Deal teams increasingly expect real-time collaboration, rigorous security controls, and defensible records. Many organizations also face higher scrutiny around cybersecurity practices and incident disclosure. Aligning your deal processes with recognized frameworks such as the NIST Cybersecurity Framework can make security expectations clearer across internal stakeholders and external advisors.

In addition, public-company environments have moved toward more structured cyber-risk governance and transparency. For context on evolving expectations, the U.S. regulator overview is summarized in the SEC press release on cybersecurity risk management and incident disclosure rules. Even if your transaction is private, buyers often import similar standards into diligence checklists.

Core features that matter for M&A due diligence

Most reputable VDR platforms provide a common baseline, but the value is in how these features work together during a live transaction. A practical guide, often presented as Virtual Data Rooms for M&A and Due Diligence: Complete Guide for Businesses, typically emphasizes features that support secure document management at scale.

  • Granular permissions: Control access by user, group, document, and folder, including view-only and time-limited access.
  • Dynamic watermarking: Deters leaks by stamping user identifiers on viewed or downloaded files.
  • Audit trails and reporting: Track document views, downloads, and time spent to monitor diligence progress.
  • Q&A workflows: Centralize bidder questions, route them to subject-matter owners, and preserve the record.
  • Fast indexing and search: OCR and structured indexing reduce the “where is that file?” bottleneck.
  • Secure sharing controls: Disable forwarding, restrict printing, and manage downloads to reduce data exfiltration.

How a VDR supports sell-side and buy-side teams

On the sell-side, the VDR is where you tell a consistent, verifiable story.
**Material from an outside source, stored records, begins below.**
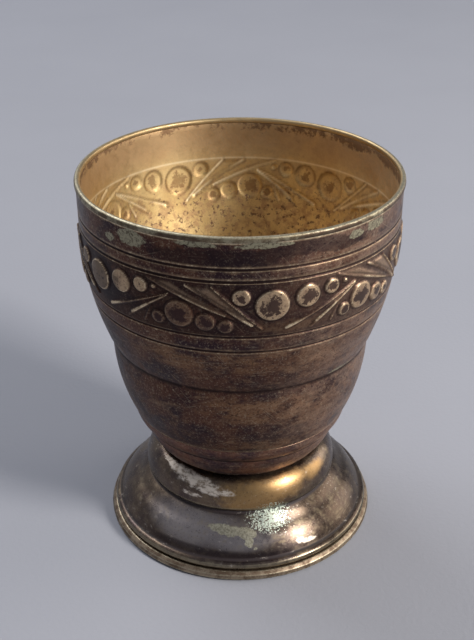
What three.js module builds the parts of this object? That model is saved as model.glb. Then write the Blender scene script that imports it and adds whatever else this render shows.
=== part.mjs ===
// A small communion chalice: a gilt-lined bowl on a low hollow foot.
// Millimetres, +Z up. The origin is the centre of the base, on the surface it stands on.
// Every piece is a body of revolution about Z, and the pieces are soldered in a stack:
// foot wire, foot shell, neck ring, collar ring, bowl, lip wire.

import * as THREE from 'three';

// ---- Heights of the stacked pieces -------------------------------------------------------
const footWireHeight = 1.7;
const footShellHeight = 14.9;
const neckRingHeight = 1.4;
const collarHeight = 8.4;
const bowlHeight = 46.6; // from the collar's upper edge to the seat of the lip wire
const lipWireHeight = 1;

// ---- Radii --------------------------------------------------------------------------------
const mouthRadius = 29.7; // the bowl's outer wall under the lip
const creaseRadius = 25.5; // the bowl's outer wall where the upper part ends
const bowlSeatRadius = 21.4; // the bowl's outer wall at the collar's upper edge
const neckRadius = 15.6;
const baseRadius = 27.3;

// ---- Walls and clearances -----------------------------------------------------------------
const bowlWall = 0.8;
const footWall = 0.9;
const neckWall = 2.6;
const solderGap = 0.1; // between the bowl and the collar that holds it
const lipOverhang = 0.25; // how far the lip wire stands out past the bowl's wall

// ---- Bowl ---------------------------------------------------------------------------------
const straightDepth = 7; // the wall is upright this far below the lip wire
const creaseDepth = 29.8; // the crease, below the lip wire
const wallPower = 2.2; // how late the upper wall turns in
const creaseInset = 0.65; // the step inward at the crease
const creaseHeight = 1.2; // the height that step takes
const turnFullness = 0.6; // how square the bowl turns from its wall to its floor
const lineDepths = [4.8, 7, 17.7, 20.9]; // four rolled lines, below the lip wire
const lineWidth = 0.6;
const lineCut = 0.2;

// ---- Collar -------------------------------------------------------------------------------
const collarLip = 0.35; // thickness of the collar's upper edge
const collarOverhang = 1.5; // how far the collar's foot stands out past the neck
const collarWaistDrop = 3.5; // the groove between its two beads, below its upper edge
const beadSwell = 0.35; // how far each bead stands out past a straight taper
const ledgeWidth = 1.5; // the ledge inside, which the bowl's floor rests on
const ledgeHeight = 2.9;

// ---- Neck ring ----------------------------------------------------------------------------
const neckWaist = 0.25; // how far it draws in at its middle

// ---- Foot ---------------------------------------------------------------------------------
const shoulderReach = 3.8; // how far the shoulder stands out past the neck
const shoulderDrop = 5.4; // the shoulder's widest ring, below the foot's top
const footCreaseInset = 0.5; // the crease under the shoulder
const footCreaseDrop = 6.3;
const ridgeReach = 0.5; // the sharp ridge under that crease, past the shoulder
const ridgeDrop = 7.1;
const bellDrop = 7.6; // the top of the bell's curve
const bellEndRise = 1.9; // the foot of the bell's curve, above the shell's lower edge
const bellInset = 2.1; // that foot, inside the base's edge
const bellFullness = 0.67; // how square the bell's curve is
const flangeInset = 0.9; // the flange's edge, inside the base's edge
const flangeThickness = 0.9;
const footWireWidth = 2.7;
const wireRound = 0.5; // the rounding of the foot wire's edges

// ---- Fineness -----------------------------------------------------------------------------
const turns = 48; // flat sides round every piece
const wallSteps = 8;
const curveSteps = 5;
const crownSteps = 6; // an even number, so that the lip wire has a topmost point

// ---- Levels, from the base up -------------------------------------------------------------
const footShellBase = footWireHeight;
const footShellTop = footShellBase + footShellHeight;
const neckTop = footShellTop + neckRingHeight;
const collarTop = neckTop + collarHeight;
const bowlTop = collarTop + bowlHeight;
const bowlFloor = neckTop + ledgeHeight;

// ---- Radii that follow from those above ---------------------------------------------------
const neckBoreRadius = neckRadius - neckWall;
const bowlFloorRadius = neckBoreRadius + ledgeWidth;
const shoulderRadius = neckRadius + shoulderReach;
const ridgeRadius = shoulderRadius + ridgeReach;
const bellRadius = baseRadius - bellInset;
const flangeRadius = baseRadius - flangeInset;

const point = (radius, height) => new THREE.Vector2(radius, height);

// Points of an elliptical quarter or part of one, both ends included.
function ellipseArc(centreRadius, centreHeight, across, up, fromDegrees, toDegrees, steps) {
  const points = [];
  for (let i = 0; i <= steps; i += 1) {
    const angle = THREE.MathUtils.degToRad(fromDegrees + ((toDegrees - fromDegrees) * i) / steps);
    points.push(point(centreRadius + across * Math.cos(angle), centreHeight + up * Math.sin(angle)));
  }
  return points;
}

// A bead: a straight line from one point to another, swelling outward in the middle.
function bead(from, to, swell, steps) {
  const along = to.clone().sub(from);
  const outward = point(-along.y, along.x).normalize();
  const points = [];
  for (let i = 0; i <= steps; i += 1) {
    const share = i / steps;
    const rise = swell * Math.sin(Math.PI * share);
    points.push(from.clone().addScaledVector(along, share).addScaledVector(outward, rise));
  }
  return points;
}

// The outline moved sideways by a distance, to its right as it is walked.
function offset(points, distance) {
  return points.map((here, i) => {
    const before = points[Math.max(i - 1, 0)];
    const after = points[Math.min(i + 1, points.length - 1)];
    const along = after.clone().sub(before).normalize();
    return point(here.x + along.y * distance, here.y - along.x * distance);
  });
}

// A body of revolution about Z from an outline of radius and height, walked anticlockwise.
function revolve(name, outline, material) {
  const geometry = new THREE.LatheGeometry(outline, turns);
  geometry.rotateX(Math.PI / 2);
  const mesh = new THREE.Mesh(geometry, material);
  mesh.name = name;
  return mesh;
}

const closed = (outline) => [...outline, outline[0].clone()];

// The bowl's outer radius above the crease.
function upperRadius(height) {
  const fall = (bowlTop - straightDepth - height) / (creaseDepth - straightDepth);
  return mouthRadius - (mouthRadius - creaseRadius) * Math.max(fall, 0) ** wallPower;
}

// The bowl's outer wall from the crease down to the collar, and its turn inside the collar to
// the edge of its floor. It steps in by the collar's edge, so that the two stand flush.
function lowerWall() {
  const top = bowlTop - creaseDepth - creaseHeight;
  const across = creaseRadius - creaseInset;
  const reach = Math.acos(bowlSeatRadius / across);
  const up = (top - collarTop) / Math.sin(reach);
  const sweep = THREE.MathUtils.radToDeg(reach);
  const wall = ellipseArc(0, top, across, up, 0, -sweep, wallSteps);
  const start = point(bowlSeatRadius - collarLip - solderGap, collarTop);
  const end = point(bowlFloorRadius, bowlFloor);
  const corner = point(THREE.MathUtils.lerp(end.x, start.x, turnFullness), bowlFloor);
  const turn = new THREE.QuadraticBezierCurve(start, corner, end);
  return { wall, turn: turn.getPoints(curveSteps) };
}

// The bowl's smooth outer outline from the lip seat down to the edge of its floor.
function bowlOutline() {
  const upper = [];
  for (let i = 0; i <= wallSteps; i += 1) {
    const height = bowlTop - straightDepth - ((creaseDepth - straightDepth) * i) / wallSteps;
    upper.push(point(upperRadius(height), height));
  }
  const { wall, turn } = lowerWall();
  return [point(mouthRadius, bowlTop), ...upper, ...wall, ...turn];
}

// The same outline with the rolled lines cut into it.
function outlineWithLines(smooth) {
  const levels = lineDepths.map((depth) => bowlTop - depth);
  const clear = smooth.filter((here) => levels.every((level) => Math.abs(here.y - level) > lineWidth));
  const cuts = levels.flatMap((level) => [
    point(upperRadius(level + lineWidth / 2), level + lineWidth / 2),
    point(upperRadius(level) - lineCut, level),
    point(upperRadius(level - lineWidth / 2), level - lineWidth / 2),
  ]);
  const lowest = Math.min(...levels) - lineWidth;
  const upper = [...clear.filter((here) => here.y > lowest), ...cuts].sort((a, b) => b.y - a.y);
  return [...upper, ...clear.filter((here) => here.y <= lowest)];
}

function makeBowl(material) {
  const smooth = bowlOutline();
  const inner = offset(smooth, bowlWall);
  inner[0].y = bowlTop;
  inner[inner.length - 1].y = bowlFloor + bowlWall;
  const outer = outlineWithLines(smooth).reverse();
  const outline = [point(0, bowlFloor), ...outer, ...inner, point(0, bowlFloor + bowlWall)];
  return revolve('bowl', outline, material);
}

function makeLipWire(material) {
  const outerRadius = mouthRadius + lipOverhang;
  const innerRadius = mouthRadius - bowlWall;
  const halfWidth = (outerRadius - innerRadius) / 2;
  const crown = ellipseArc(innerRadius + halfWidth, bowlTop + lipWireHeight / 2, halfWidth,
    lipWireHeight / 2, 0, 180, crownSteps);
  const outline = [point(innerRadius, bowlTop), point(outerRadius, bowlTop), ...crown];
  return revolve('lip_wire', closed(outline), material);
}

function makeCollar(material) {
  const foot = point(neckRadius + collarOverhang, neckTop);
  const edge = point(bowlSeatRadius, collarTop);
  const waist = edge.clone().lerp(foot, collarWaistDrop / collarHeight);
  const seat = offset(lowerWall().turn, -solderGap);
  seat[0].y = collarTop;
  const ledge = seat[seat.length - 1];
  ledge.y = bowlFloor;
  const upperBead = bead(edge, waist, beadSwell, curveSteps);
  const lowerBead = bead(waist, foot, beadSwell, curveSteps);
  const inside = [point(neckBoreRadius, neckTop), point(neckBoreRadius, bowlFloor), ...seat.reverse()];
  const outline = [...upperBead, ...lowerBead.slice(1), ...inside].reverse();
  return revolve('collar_ring', closed(outline), material);
}

function makeNeckRing(material) {
  const outline = [
    point(neckBoreRadius, footShellTop),
    point(neckRadius, footShellTop),
    point(neckRadius - neckWaist, footShellTop + neckRingHeight / 2),
    point(neckRadius, neckTop),
    point(neckBoreRadius, neckTop),
  ];
  return revolve('neck_ring', closed(outline), material);
}

// The foot's shoulder, outside when inset is 0 and inside when it is the wall.
function footShoulder(inset) {
  const across = shoulderRadius - neckRadius - inset;
  const up = shoulderDrop - inset;
  return ellipseArc(neckRadius, footShellTop - shoulderDrop, across, up, 90, 0, curveSteps);
}

// The outside of the foot's bell, from its top down to the flange.
function footBell() {
  const top = point(ridgeRadius, footShellTop - bellDrop);
  const end = point(bellRadius, footShellBase + bellEndRise);
  const corner = point(
    THREE.MathUtils.lerp(top.x, end.x, bellFullness),
    THREE.MathUtils.lerp(end.y, top.y, bellFullness),
  );
  return new THREE.QuadraticBezierCurve(top, corner, end).getPoints(curveSteps);
}

function makeFootShell(material) {
  const bell = footBell();
  const creaseOuter = point(shoulderRadius - footCreaseInset, footShellTop - footCreaseDrop);
  const creaseInner = point(creaseOuter.x - footWall, creaseOuter.y);
  const flange = ellipseArc(bellRadius, footShellBase + flangeThickness, flangeRadius - bellRadius,
    flangeThickness, 60, -90, curveSteps);
  const outline = [
    point(neckBoreRadius, footShellTop),
    ...footShoulder(0),
    creaseOuter,
    point(ridgeRadius, footShellTop - ridgeDrop),
    ...bell.slice(1),
    ...flange,
    point(baseRadius - footWireWidth, footShellBase),
    ...offset(bell, footWall).reverse(),
    creaseInner,
    ...footShoulder(footWall).reverse(),
    point(neckBoreRadius, footShellTop - footWall),
  ].reverse();
  return revolve('foot_shell', closed(outline), material);
}

function makeFootWire(material) {
  const outline = [
    point(baseRadius - footWireWidth, 0),
    point(baseRadius - wireRound, 0),
    point(baseRadius, wireRound),
    point(baseRadius - wireRound / 2, footWireHeight - wireRound),
    point(flangeRadius, footWireHeight),
    point(baseRadius - footWireWidth, footWireHeight),
  ];
  return revolve('foot_wire', closed(outline), material);
}

const metal = (color, roughness) => new THREE.MeshStandardMaterial({ color, roughness, metalness: 1 });

const chalice = new THREE.Group();
chalice.add(
  makeBowl(metal(0x5a4a42, 0.45)),
  makeLipWire(metal(0xa8a48c, 0.35)),
  makeCollar(metal(0x463a36, 0.45)),
  makeNeckRing(metal(0x3a302c, 0.5)),
  makeFootShell(metal(0x6a5c50, 0.4)),
  makeFootWire(metal(0x7c7258, 0.4)),
);

export default chalice;
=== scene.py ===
"""Looks for a small communion chalice: a tarnished silver bowl, gilt inside, on a hollow foot.

Every visible piece is a fine body of revolution that follows its CAD node's own section, with
the pressed frieze, dents and nicks worked into its surface. Lengths in this file are in
millimetres unless a comment says otherwise. Azimuths are in degrees round the chalice's axis,
from its front (-Y) towards +X. Colours are linear (red, green, blue).
"""

import itertools
import math

import bpy
import numpy as np
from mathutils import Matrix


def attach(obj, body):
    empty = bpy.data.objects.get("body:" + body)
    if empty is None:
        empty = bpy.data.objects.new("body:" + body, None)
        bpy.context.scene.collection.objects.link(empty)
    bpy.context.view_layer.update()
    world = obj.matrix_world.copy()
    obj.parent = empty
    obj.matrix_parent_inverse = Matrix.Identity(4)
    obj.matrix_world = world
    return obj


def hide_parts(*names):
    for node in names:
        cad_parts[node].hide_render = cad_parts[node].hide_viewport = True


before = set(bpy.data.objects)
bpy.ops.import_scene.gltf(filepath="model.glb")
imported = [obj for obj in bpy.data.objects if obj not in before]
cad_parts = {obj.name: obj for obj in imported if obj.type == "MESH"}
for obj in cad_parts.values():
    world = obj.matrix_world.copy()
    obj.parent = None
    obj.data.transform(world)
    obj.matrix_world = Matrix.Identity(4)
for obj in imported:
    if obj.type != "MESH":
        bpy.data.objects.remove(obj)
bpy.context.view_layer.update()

MM = 0.001  # metres
TOUCH = 0.01  # points closer than this are one point

# ---- Camera -------------------------------------------------------------------------------
CAMERA_DISTANCE = 179.7  # in front of the axis
CAMERA_HEIGHT = 142.9  # above the floor
CAMERA_PITCH = -29.16  # degrees
CAMERA_ROLL = 0.18  # degrees
CAMERA_YAW = 0.09  # degrees
CAMERA_LENS = 59.06
CAMERA_SENSOR = 36  # along the picture's longer side
NEAREST_SEEN = 0.01  # metres

# ---- Lights: name, azimuth, elevation, distance and size in metres, watts, colour ---------
LIGHTS = (
    ("key", 60, 32, 0.9, 0.2, 9.0, (1.0, 0.96, 0.91)),
    ("side", 108, 13, 1.0, 0.6, 4.2, (1.0, 0.94, 0.86)),
    ("top", 225, 50, 1.2, 0.7, 7.5, (0.97, 0.97, 1.0)),
)
AIM_HEIGHT = 0.04  # metres: the lights face the axis at this height
SKY_COLOUR = (0.62, 0.66, 0.75)
SKY_STRENGTH = 0.42
FLOOR_HALF = 3.0  # metres

# ---- Fineness -----------------------------------------------------------------------------
STEP = 0.05  # between the points of a fine section
SOFTNESS = 0.08  # how far a section's corners are rounded
CORNER = math.radians(25)  # a section turns a corner where it bends more than this
ROW_TURN = math.radians(16)  # the most that a section bends between two rows
EDGE_BLUR = 0.11  # the width over which a section's bends are averaged
BOWL_COLUMNS = 720
LIP_COLUMNS = 1440
LIP_SPACING = 0.12  # between rows
FOOT_COLUMNS = 1080
FOOT_SPACING = 0.45
MAP_MARGIN = 0.02  # the part of a baking strip left free at its ends

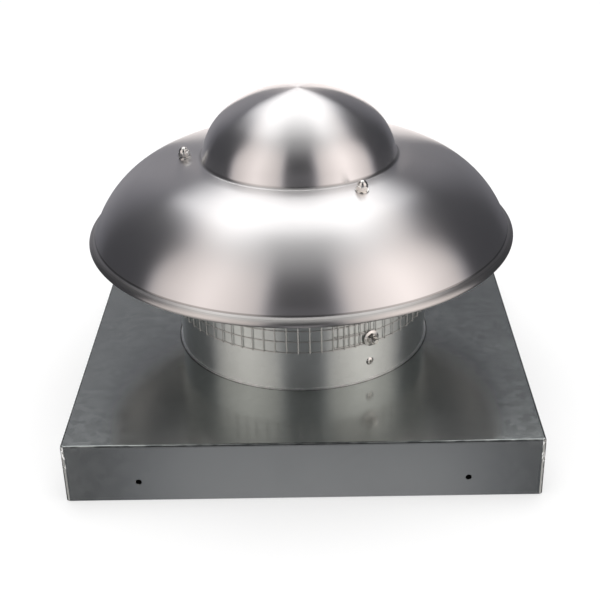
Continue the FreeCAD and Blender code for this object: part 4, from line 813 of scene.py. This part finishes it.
def makeScreen():
    shape, lap = screenShape, lapShape
    tree = screenTree()
    step = math.tau / shape["posts"]
    lapStart = math.radians(lap["start"] - 90)
    common = {"Wire": shape["wire"], "Ring Reach": shape["ringReach"], "Post Reach": shape["postReach"],
              "Pitch": shape["pitch"], "Rings": shape["rings"], "Post Step": step,
              "Material": finishOf("bird_screen")}
    screen = grown("bird screen", tree, {
        **common, "Posts": shape["posts"], "First Angle": legStart + step / 2, "Bottom": shape["bottom"],
        "Top": shape["top"], "Sweep": math.tau})
    lapped = grown("lapped end", tree, {
        **common, "Posts": lap["posts"], "First Angle": lapStart + lap["firstPost"] * step,
        "Arc Start": lapStart, "Sweep": math.radians(lap["end"] - lap["start"]),
        "Arc Points": lap["arcPoints"], "Bottom": shape["bottom"] + lap["up"], "Rings": shape["rings"] - 1,
        "Top": shape["top"] - lap["short"], "Seed": lap["seed"]})
    settle(screen, "bird_screen")
    settle(lapped, "bird_screen")


makeScreen()
print("bird screen")


# fasteners

fastenerShape = {
    "across": 11.1 * mm, "thread": 3.15 * mm, "looseTurn": 1.0, "sides": 72,
    "studReach": 124.0 * mm, "studHeight": 278.37 * mm, "lean": math.radians(10.3), "studLength": 14.4 * mm,
    "studDrop": 5.7 * mm, "hoodWasher": (7.1 * mm, 1.2 * mm),  # rim and height
    "boltHeight": 116.85 * mm, "washerFace": 142.4 * mm, "headFace": 132.67 * mm, "head": 4.2 * mm,
    "boltPast": 8.6 * mm, "rivetReach": 140.0 * mm, "rivetHeight": 87.5 * mm,
}
nutShape = {
    "height": 5.6 * mm, "collar": 1.8 * mm, "collarInset": 0.4 * mm, "collarRound": 0.7 * mm,
    "chamfer": 0.5 * mm, "slope": 2.2, "boreEdge": 0.3 * mm,
}
acornShape = {
    "hexTop": 5.4 * mm, "dome": 5.1 * mm, "bore": 8.0 * mm, "chamfer": 0.9 * mm, "steps": 12, "crease": 24,
}
washerShape = {  # millimetres; dished, with a flared rim and raised round the hole
    "height": 1.6, "profile": [(3.6, 0.6), (8.6, 0.0), (9.0, 0.15), (9.0, 0.45), (8.4, 0.62), (7.2, 1.15),
                               (6.0, 1.5), (5.0, 1.6), (3.6, 1.6)],
}
rivetShape = {  # millimetres; a raised ring that falls to a thin rim round a hollow centre
    "centre": [(0.0, 0.2), (0.8, 0.0), (0.9, -1.0), (1.45, -1.0), (1.5, 0.9)],
    "ring": (1.6, 1.3), "ringRun": 2.9, "ringFall": 1.15, "steps": 8, "segments": 48,
    "back": [(4.5, 0.0), (2.1, 0.0), (2.1, -4.8), (3.0, -5.2), (3.0, -7.2), (2.2, -7.8), (0.0, -7.8)],
}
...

You can release information in phases, standardize naming, and ensure every bidder sees the same materials. On the buy-side, the VDR is the evidence base for valuation, risk assessment, and post-merger integration planning.

If you want a single place to compare providers and understand how virtual data rooms support M&A and due diligence processes, datarooms.pl can be a useful starting point for navigating features, use cases, and selection criteria.

Best-practice setup for a 2026-ready M&A data room

Speed in diligence comes from preparation. The following steps reflect the “secure document management” mindset: limit exposure, reduce friction, and keep a clean audit trail.

  1. Build a logical index: Mirror how buyers diligence (corporate, finance, tax, legal, commercial, HR, IT/security, ESG if relevant).
  2. Standardize file naming: Use consistent conventions (dates, versions, entity names) to avoid misinterpretation.
  3. Apply least-privilege access: Start restrictive, then expand access as bidders progress or sign addenda.
  4. Stage releases: Hold back crown-jewel data (e.g., customer identities, source code) until later phases.
  5. Centralize Q&A: Route questions through the VDR so answers are consistent and auditable.
  6. Run weekly analytics reviews: Use activity reports to spot stalled diligence, high-interest documents, and unusual behavior.

Choosing VDR software: what to evaluate beyond the demo

Popular platforms used in transactions include Ideals, Intralinks, and Datasite. While interfaces can look similar, your evaluation should focus on deal reality: multiple workstreams, heavy permissions management, last-minute uploads, and frequent stakeholder changes.

  • Security depth: SSO options, MFA enforcement, encryption, IP restrictions, and robust admin controls.
  • Usability under pressure: Bulk uploads, permission templates, and simple Q&A routing save time.
  • Support model: 24/7 deal support can be decisive when deadlines hit.
  • Exportability: Ability to export audit logs and an organized archive at close.

Common pitfalls (and how to avoid them)

Even good tools can be undermined by poor process. Are you accidentally granting broad access because “it’s faster”? Are different teams uploading conflicting versions? These mistakes are common, and they create avoidable negotiation friction.

  • Over-sharing too early: Use phased access and separate permission groups for sensitive folders.
  • No clear document owner: Assign responsibility per folder to prevent stale or contradictory materials.
  • Ignoring the audit trail: Review logs to detect unusual download patterns and to measure bidder engagement.

Closing thoughts

A virtual data room is the operational backbone of modern M&A due diligence: it centralizes disclosure, tightens security, and gives both sides a defensible record of what was shared and when. In 2026, the best outcomes will go to teams that treat the VDR as a governed process, not just a folder replacement, and align features, permissions, and workflows with how real deals are executed.